You're reading: Top energy experts will participate in Kyiv Post Tiger Conference on Dec. 2

Editor’s Note: The Kyiv Posts hosts its fourth Tiger Conference Ukraine: Creating the New Social Contract on Dec. 2 at the Hilton Kyiv. For ticket information, please go to: http://tiger.kyivpost.com/. The following are snapshots of conference speakers on the energy panel. The other panels are new economy, visionary leadership and rule of law.

Robert Bensh

Robert Bensh, moderator

Robert Bensh has more than 25 years’ experience in the energy sector and has headed energy and resource companies in Ukraine for the past 15 years. He is the managing shareholder of Leadville Resources Inc, and the managing partner of Pelicourt LLC., a private equity firm focused on the energy sector in Ukraine and eastern Europe. He is also director of Gastek/KUB, the largest private oil and gas producer in Ukraine.

“You have power, you have coal, you have oil and gas, and there’s a lot of talk about green or renewable and I don’t think that’s feasible within the Ukrainian portfolio. I think it’s nice to talk about,” Robert Bensh told the Kyiv Post.

A social contract for Bensh means “increasing investment.” He doesn’t want to see an “investor with capital,” instead, Bensh wants to see “businesses with capital.”

“I want to see multiple reputable energy businesses coming in to develop our power sector, or coal sector and our oil and gas sector,” Bensh said.

Yuriy Vitrenko

Yuriy Vitrenko is an economist and business development director of state-owned Naftogaz Ukrainy, where he has worked in various capacities since 2002. He also is a founding director at AYA capital, a Kyiv-based private equity firm. Vitrenko is a graduate of Insead Business School and prior to Naftogaz, he worked in investment banking at Merrill Lynch in London, and management consulting with PricewaterhouseCoopers in Ukraine.

Vitrenko said that once corporate governance improvements are made at Naftogaz based on an Oct. 16 Cabinet resolution, the oil and gas giant will become the best state-run company.

“One can speak a 1,000 times about the need for radical reforms in the interests of all Ukrainians,” he said on his Facebook page in October. “But all the while underhandedly fight for personal control of cash flows.
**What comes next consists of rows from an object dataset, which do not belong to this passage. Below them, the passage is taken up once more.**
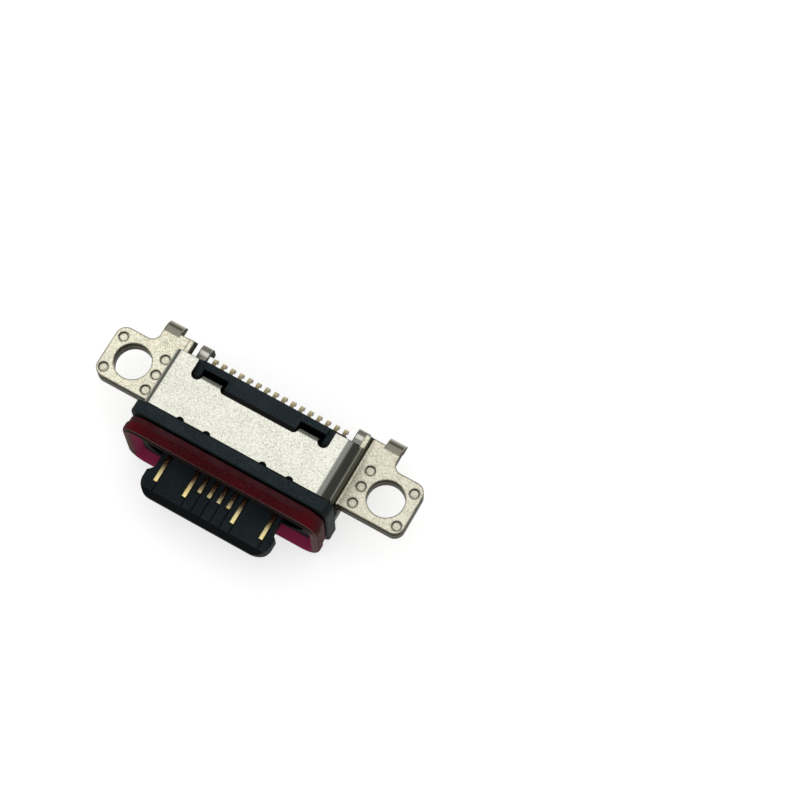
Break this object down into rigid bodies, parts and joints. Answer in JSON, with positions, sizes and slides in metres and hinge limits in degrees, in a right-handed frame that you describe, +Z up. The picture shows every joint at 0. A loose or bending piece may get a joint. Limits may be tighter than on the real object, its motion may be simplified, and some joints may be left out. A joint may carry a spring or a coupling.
{
  "type": "usb-c socket",
  "caption": "Waterproof USB-C board socket: open tongue in a rubber-rimmed mouth, moulded body in a sheet cover and shell, flat screw ears at both ends, bent solder tabs and a rear row of tails",
  "frame": {"origin": "centre of the mouth, on the plane of the gasket's front lip, at the tongue's middle plane", "axes": "X along the socket from the left ear to the right ear, Y from the mouth to the rear, Z up through the cover; the plug comes in from -Y"},
  "size_m": [0.0162, 0.0079, 0.0043],
  "materials": {
    "cover_metal": "matte nickel plate",
    "ear_metal": "matte nickel plate, slightly warm",
    "shell_metal": "matte nickel plate",
    "body_plastic": "matte glass-filled moulding",
    "tongue_plastic": "matte moulding",
    "gasket_rubber": "satin silicone",
    "plate_metal": "matte nickel plate",
    "contact_metal": "gold plate"
  },
  "bodies": {
    "root": {"top_cover": "cover_metal", "upper_ear_plate_left": "ear_metal", "upper_ear_plate_right": "ear_metal", "lower_shell": "shell_metal", "housing": "body_plastic", "gasket": "gasket_rubber", "upper_insulator": "tongue_plastic", "lower_insulator": "tongue_plastic", "latch_plate": "plate_metal", "upper_contact_1": "contact_metal", "upper_contact_2": "contact_metal", "upper_contact_3": "contact_metal", "upper_contact_4": "contact_metal", "upper_contact_5": "contact_metal", "upper_contact_6": "contact_metal", "upper_contact_7": "contact_metal", "upper_contact_8": "contact_metal", "lower_contact_1": "contact_metal", "lower_contact_2": "contact_metal", "lower_contact_3": "contact_metal", "lower_contact_4": "contact_metal", "lower_contact_5": "contact_metal", "lower_contact_6": "contact_metal", "lower_contact_7": "contact_metal", "lower_contact_8": "contact_metal"}
  },
  "joints": []
}
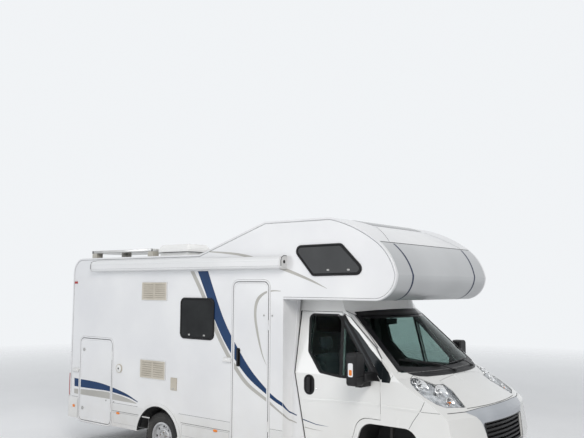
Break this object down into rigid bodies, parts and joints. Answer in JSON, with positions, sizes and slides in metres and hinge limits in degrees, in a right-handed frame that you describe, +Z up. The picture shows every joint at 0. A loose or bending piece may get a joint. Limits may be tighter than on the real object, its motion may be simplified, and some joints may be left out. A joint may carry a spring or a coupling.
{
  "type": "alcove motorhome",
  "caption": "Motorhome with a sleeping alcove over a van's cab, a side entrance door, an outside locker, a side awning and roof fittings.",
  "frame": {"origin": "on the ground, under the middle of the vehicle's length and width", "axes": "+X forward along the vehicle, +Y to its left, +Z up"},
  "size_m": [6.6318, 2.72, 3.1899],
  "materials": {
    "body_white": "gloss",
    "front_silver": "satin",
    "skirt_white": "gloss",
    "cab_white": "gloss",
    "black_plastic": "matte",
    "lamp_clear": "clear",
    "lamp_red": "gloss",
    "clear_glass": "clear",
    "dark_window": "gloss",
    "vent_beige": "matte",
    "dash_grey": "matte",
    "seat_fabric": "woven",
    "floor_board": "matte",
    "awning_white": "satin",
    "roof_fitting_white": "satin",
    "dome_white": "gloss",
    "solar_cells": "gloss",
    "chassis_black": "satin",
    "engine_grey": "matte",
    "tank_black": "matte",
    "exhaust_steel": "brushed",
    "tyre_rubber": "matte",
    "wheel_silver": "satin"
  },
  "bodies": {
    "body": {"alcove_floor": "body_white", "alcove_front": "front_silver", "awning_cassette": "awning_white", "cab_fairings": "body_white", "cab_seats": "seat_fabric", "cab_shell": "cab_white", "chassis_frame": "chassis_black", "cowl_panel": "cab_white", "dashboard": "dash_grey", "engine_and_radiator": "engine_grey", "exhaust": "exhaust_steel", "fridge_vents": "vent_beige", "front_bumper": "cab_white", "front_suspension": "chassis_black", "front_wings": "cab_white", "grille": "black_plastic", "headlamps": "lamp_clear", "living_floor": "floor_board", "living_windows": "dark_window", "rear_axle": "chassis_black", "rear_bumper": "skirt_white", "rear_wall": "body_white", "roof_panel": "body_white", "rooflight_base": "roof_fitting_white", "service_flaps": "vent_beige", "side_skirts": "skirt_white", "side_wall_left": "body_white", "side_wall_right": "body_white", "solar_panel": "solar_cells", "steering_wheel": "black_plastic", "tail_lamps": "lamp_red", "underfloor_tanks": "tank_black", "windscreen": "clear_glass"},
    "steer_left": {"knuckle_left": "chassis_black"},
    "steer_right": {"knuckle_right": "chassis_black"},
    "cab_door_left": {"cab_door_left": "cab_white", "cab_door_glass_left": "clear_glass", "mirror_left": "black_plastic"},
    "cab_door_right": {"cab_door_right": "cab_white", "cab_door_glass_right": "clear_glass", "mirror_right": "black_plastic"},
    "entrance_door": {"entrance_door": "body_white"},
    "locker_door": {"locker_door": "body_white"},
    "bonnet": {"bonnet": "cab_white"},
    "rooflight_lid": {"rooflight_lid": "dome_white"},
    "wheel_front_left": {"tyre_front_left": "tyre_rubber", "rim_front_left": "wheel_silver"},
    "wheel_front_right": {"tyre_front_right": "tyre_rubber", "rim_front_right": "wheel_silver"},
    "wheel_rear_left": {"tyre_rear_left": "tyre_rubber", "rim_rear_left": "wheel_silver"},
    "wheel_rear_right": {"tyre_rear_right": "tyre_rubber", "rim_rear_right": "wheel_silver"}
  },
  "joints": [
    {"name": "front_left_steering", "type": "hinge", "parent": "body", "child": "steer_left", "pos_m": [2.266, 0.765, 0.335], "axis": [0, 0, 1], "range_deg": [-35, 35]},
    {"name": "front_right_steering", "type": "hinge", "parent": "body", "child": "steer_right", "pos_m": [2.266, -0.765, 0.335], "axis": [0, 0, 1], "range_deg": [-35, 35]},
    {"name": "front_left_wheel_spin", "type": "hinge", "parent": "steer_left", "child": "wheel_front_left", "pos_m": [2.266, 0.905, 0.335], "axis": [0, 1, 0], "continuous": true},
    {"name": "front_right_wheel_spin", "type": "hinge", "parent": "steer_right", "child": "wheel_front_right", "pos_m": [2.266, -0.905, 0.335], "axis": [0, 1, 0], "continuous": true},
    {"name": "rear_left_wheel_spin", "type": "hinge", "parent": "body", "child": "wheel_rear_left", "pos_m": [-1.184, 0.975, 0.335], "axis": [0, 1, 0], "continuous": true},
    {"name": "rear_right_wheel_spin", "type": "hinge", "parent": "body", "child": "wheel_rear_right", "pos_m": [-1.184, -0.975, 0.335], "axis": [0, 1, 0], "continuous": true},
    {"name": "cab_door_left_hinge", "type": "hinge", "parent": "body", "child": "cab_door_left", "pos_m": [2.277, 1.025, 1.145], "axis": [0, 0, -1], "range_deg": [0, 70]},
    {"name": "cab_door_right_hinge", "type": "hinge", "parent": "body", "child": "cab_door_right", "pos_m": [2.277, -1.025, 1.145], "axis": [0, 0, 1], "range_deg": [0, 70]},
    {"name": "entrance_door_hinge", "type": "hinge", "parent": "body", "child": "entrance_door", "pos_m": [0.789, -1.16, 1.3], "axis": [0, 0, 1], "range_deg": [0, 172]},
    {"name": "locker_door_hinge", "type": "hinge", "parent": "body", "child": "locker_door", "pos_m": [-2.206, -1.16, 0.975], "axis": [0, 0, 1], "range_deg": [0, 172]},
    {"name": "bonnet_hinge", "type": "hinge", "parent": "body", "child": "bonnet", "pos_m": [2.733, 0, 1.41057], "axis": [0, -1, 0], "range_deg": [0, 55]},
    {"name": "rooflight_lid_hinge", "type": "hinge", "parent": "body", "child": "rooflight_lid", "pos_m": [-1.442, -0.78, 2.882], "axis": [0, -1, 0], "range_deg": [0, 50]}
  ],
  "couplings": [
    {"joint": "front_right_steering", "follows": "front_left_steering", "ratio": 1}
  ]
}
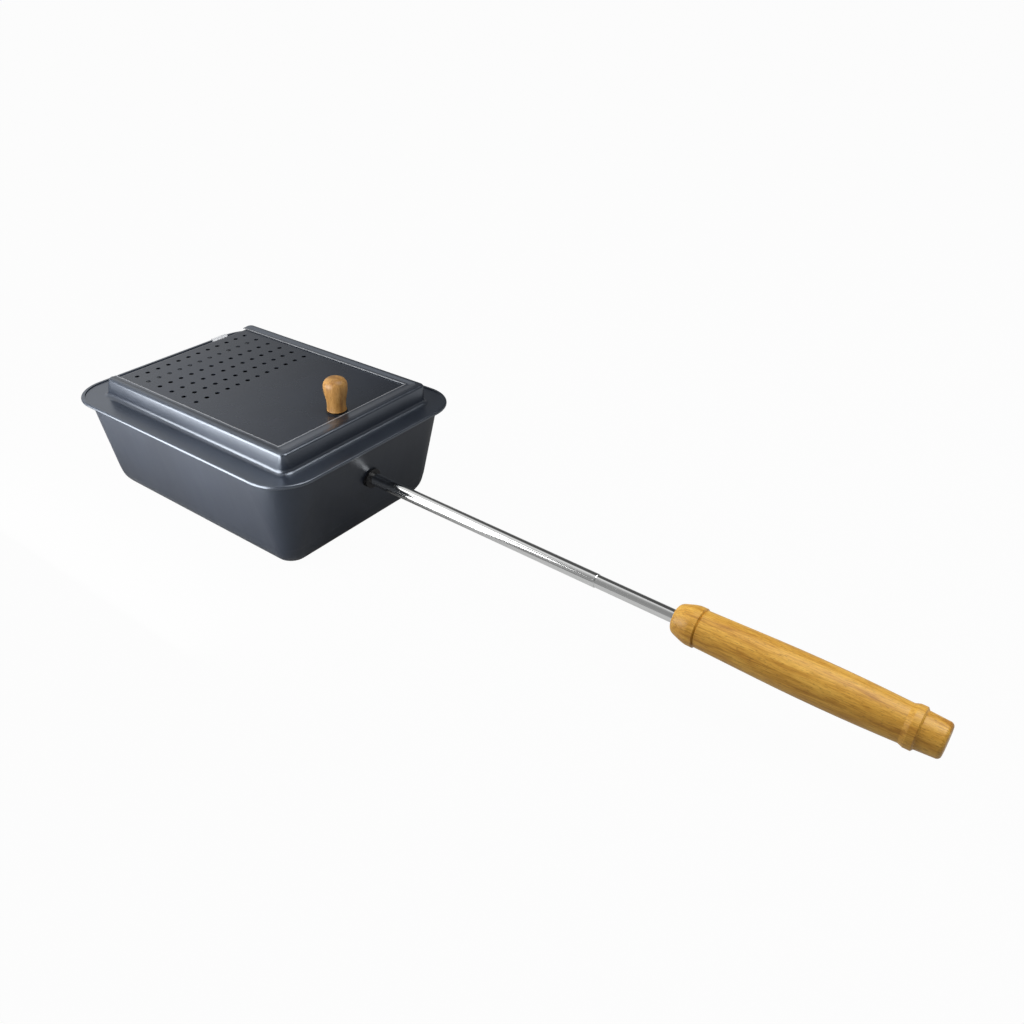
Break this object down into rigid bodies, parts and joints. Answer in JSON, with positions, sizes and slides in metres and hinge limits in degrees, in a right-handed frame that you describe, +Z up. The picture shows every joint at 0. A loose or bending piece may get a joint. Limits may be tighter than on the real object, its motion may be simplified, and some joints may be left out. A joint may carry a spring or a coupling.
{
  "type": "campfire popcorn popper",
  "caption": "Black steel popping pan under a crimped cover with a perforated sliding panel, wooden knob, and a telescoping tube handle with a turned wooden grip.",
  "frame": {"origin": "centre of the pan's flat base", "axes": "+X along the handle from the pan towards the grip, +Y to the side, +Z up"},
  "size_m": [0.685, 0.202, 0.1311],
  "materials": {
    "coated_steel": "semi-gloss black non-stick coating",
    "bright_steel": "satin",
    "tube_chrome": "polished",
    "plug_alloy": "satin",
    "black_washer": "matt black",
    "sleeve_nylon": "matt",
    "knob_wood": "satin varnish",
    "grip_wood": "satin varnish"
  },
  "bodies": {
    "pan_body": {"pan": "coated_steel", "cover_frame": "coated_steel", "guide_rail_left": "coated_steel", "guide_rail_right": "coated_steel", "root_collar": "black_washer", "inner_washer": "bright_steel", "lock_washer": "bright_steel", "handle_bolt": "bright_steel", "tube_plug": "plug_alloy", "outer_tube": "tube_chrome"},
    "panel_body": {"sliding_panel": "coated_steel", "pull_tab": "bright_steel", "tab_rivets": "bright_steel", "panel_knob": "knob_wood", "knob_washer": "black_washer", "knob_screw": "bright_steel", "screw_washer": "bright_steel"},
    "sleeve_body": {"friction_sleeve": "sleeve_nylon"},
    "grip_body": {"inner_tube": "tube_chrome", "grip": "grip_wood", "grip_pin": "bright_steel"}
  },
  "joints": [
    {"name": "panel_slide", "type": "slide", "parent": "pan_body", "child": "panel_body", "axis": [-1, 0, 0], "range_m": [0, 0.15]},
    {"name": "handle_telescope", "type": "slide", "parent": "pan_body", "child": "sleeve_body", "axis": [0.9997, 0, -0.0244], "range_m": [-0.058, 0.11]},
    {"name": "grip_swivel", "type": "hinge", "parent": "sleeve_body", "child": "grip_body", "pos_m": [0.38711, 0, 0.04891], "axis": [0.9997, 0, -0.0244], "continuous": true}
  ]
}
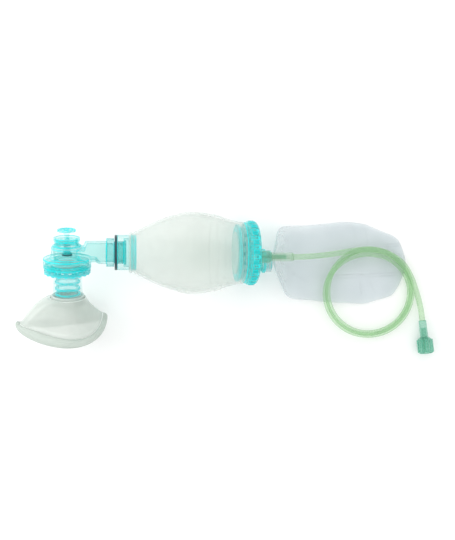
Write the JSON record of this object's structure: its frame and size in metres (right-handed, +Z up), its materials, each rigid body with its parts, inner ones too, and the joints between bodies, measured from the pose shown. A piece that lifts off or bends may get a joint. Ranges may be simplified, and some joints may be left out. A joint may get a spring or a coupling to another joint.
{
  "type": "infant bag valve mask",
  "caption": "Hand-squeezed resuscitator: clear bag, teal patient valve with relief knob, face mask, rear valve with reservoir bag, and green oxygen tube in a coil.",
  "frame": {"origin": "middle of the footprint of the device as it lies on a table, on the table's surface, without the oxygen tube", "axes": "+X from the patient valve towards the reservoir bag, +Z up from the table, +Y on the relief knob's side, with the mask towards -Y"},
  "size_m": [0.3303, 0.113, 0.0639],
  "materials": {
    "clear_bag": "clear satin silicone",
    "teal_clear": "clear teal, glossy",
    "teal": "teal, glossy",
    "dark_seal": "dark green-black rubber, satin",
    "silicone": "milky silicone, satin",
    "clear_plastic": "clear, glossy",
    "spring_steel": "bright drawn wire",
    "mask_clear": "clear soft plastic, glossy",
    "mask_rim": "clear soft plastic, satin",
    "reservoir_film": "thin creased film, milky",
    "green_fitting": "green clear plastic, glossy",
    "green_tube": "clear green soft tube, glossy"
  },
  "bodies": {
    "bag": {"squeeze_bag": "clear_bag", "bag_neck_collar": "teal_clear", "neck_seal_ring": "dark_seal", "inlet_valve_body": "teal_clear", "cover_gasket": "silicone", "rear_cover": "teal_clear", "reservoir_port": "teal_clear", "reservoir_clamp_ring": "teal", "reservoir_neck": "reservoir_film", "reservoir_bag": "reservoir_film", "oxygen_inlet_fitting": "green_fitting", "tube_cuff": "green_tube", "oxygen_tube_lead": "green_tube", "oxygen_tube_coil": "green_tube", "oxygen_tube_tail": "green_tube", "tube_connector_stem": "green_fitting", "tube_connector_hub": "green_fitting"},
    "valve_head": {"swivel_collar": "teal_clear", "valve_housing": "teal_clear", "valve_base": "teal", "relief_seat_cup": "clear_plastic", "relief_cap": "teal_clear", "relief_spring": "spring_steel"},
    "lip_valve": {"lip_valve": "silicone"},
    "mask_sleeve": {"connector_sleeve": "clear_plastic"},
    "mask": {"mask_connector_ring": "mask_clear", "mask_dome": "mask_clear", "mask_cushion": "mask_rim"},
    "relief_poppet": {"relief_poppet": "teal", "relief_seal": "dark_seal"},
    "relief_knob": {"relief_knob": "teal", "stem_grommet": "dark_seal"},
    "intake_valve": {"intake_valve_disc": "silicone"},
    "retaining_ring": {"retaining_ring": "teal"},
    "reservoir_intake_valve": {"reservoir_intake_disc": "silicone"},
    "reservoir_vent_valve": {"reservoir_vent_disc": "silicone"}
  },
  "joints": [
    {"name": "head_swivel", "type": "hinge", "parent": "bag", "child": "valve_head", "pos_m": [-0.07322, 0.0199, 0.04013], "axis": [0.9895, 0, -0.1444], "continuous": true},
    {"name": "mask_swivel", "type": "hinge", "parent": "valve_head", "child": "mask_sleeve", "pos_m": [-0.11355, 0.00058, 0.04078], "axis": [0.0374, 0.9659, 0.2561], "continuous": true},
    {"name": "mask_pull_off", "type": "slide", "parent": "mask_sleeve", "child": "mask", "axis": [-0.0374, -0.9659, -0.2561], "range_m": [0, 0.012]},
    {"name": "lip_valve_lift", "type": "slide", "parent": "valve_head", "child": "lip_valve", "axis": [0.0374, 0.9659, 0.2561], "range_m": [0, 0.0011], "stiffness_N_per_m": 4},
    {"name": "relief_lift", "type": "slide", "parent": "valve_head", "child": "relief_poppet", "axis": [0.0374, 0.9659, 0.2561], "range_m": [0, 0.0025], "stiffness_N_per_m": 180, "springref_m": -0.001, "deforming": ["relief_spring"]},
    {"name": "knob_turn", "type": "hinge", "parent": "relief_poppet", "child": "relief_knob", "pos_m": [-0.11243, 0.02956, 0.04846], "axis": [0.0374, 0.9659, 0.2561], "range_deg": [0, 90]},
    {"name": "intake_valve_lift", "type": "slide", "parent": "bag", "child": "intake_valve", "axis": [-0.9895, 0, 0.1444], "range_m": [0, 0.0015], "stiffness_N_per_m": 4},
    {"name": "ring_turn", "type": "hinge", "parent": "bag", "child": "retaining_ring", "pos_m": [0.02573, 0.0199, 0.02569], "axis": [0.9895, 0, -0.1444], "range_deg": [0, 60]},
    {"name": "reservoir_intake_lift", "type": "slide", "parent": "bag", "child": "reservoir_intake_valve", "axis": [-0.9895, 0, 0.1444], "range_m": [0, 0.001], "stiffness_N_per_m": 4},
    {"name": "reservoir_vent_lift", "type": "slide", "parent": "bag", "child": "reservoir_vent_valve", "axis": [0.9895, 0, -0.1444], "range_m": [0, 0.001], "stiffness_N_per_m": 4}
  ]
}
Yet one can still do it (reform) and not reinvent the Ukrainian wheel, just by simply applying proven international standards (of governance).”

Edward Chow

Edward Chow is an international energy expert at the Center for Strategic and International Studies. In his position as senior fellow at the institute, Chow advises governments, international financial institutions, and major oil companies on the oil and gas markets. Prior to joining CSIS, Chow worked for Chevron Corporation for over 20 years. In his final position at the company, he served as manager of international external affairs at Chevron’s headquarters.

For Chow the first step towards reform in the energy sector is political will, and the first sign that it exists will be when it is clear that the authorities have a strategy, one that they can explain to the public.

“There is currently no political will, if there were they would be engaging the population to explain why what they need to do needs to be done,” he said.

“The system is too complicated to reform overnight,” Chow said. “Meanwhile the Ukrainian government could carve out an area to experiment in the domestic extraction sector…create a success story to then garner political capital.”

Mike Kirst

Mike Kirst is vice president of strategy and external relations for Europe, Middle East and Africa at Westinghouse Electric Company. Kirst first joined Westinghouse, a leading nuclear power company, in 1996 after four years at the NATO Parliamentary Assembly in Brussels. During his time at Westinghouse, Kirst has been credited with Ukraine’s decision to select the company to provide 25 percent of its nuclear fuel requirements.

He is a member of the executive committee and board of directors of the U.S.-Ukraine Business Council and a member of the Nuclear New Build working group of FORATOM in Brussels.

“The social compact should be a thoroughly robust government plan to ensure there is proper balance and competition of power generators which account for true cost and long-term investment needs so that Ukraine can realize self-sufficiency, ” Kirst told the Kyiv Post by email.

“As seen in so many cases, last minute negotiations with suppliers in December endanger the Ukrainian economy resulting in non-transparent and poorly drafted agreements. The gas sector is now reversing this trend and the IMF is imposing power tariffs that are consistent with production costs. Therefore, Ukraine now must plan and utilize this additional revenue from increased tariffs on the population responsibly,” said Kirst.

Razvan Nicolescu

Razvan Nicolescu is executive lead advisor in energy at Deloitte Central Europe. Nicolescu has spent his entire career in the energy sector and he has acted for both private and public interests. In 2014, he served as the Romanian delegate minister for energy. Prior to this he was president of the Administrative Board of the Agency for the Cooperation of Energy Regulators, a European Union agency, and for more than five years he was director in the largest oil and gas producer in southeast Europe OMV Petrom.

Nicolescu graduated from Energy Faculty of Politehnica University of Bucharest and holds a master’s in business degree from the Solvay Business School in Belgium.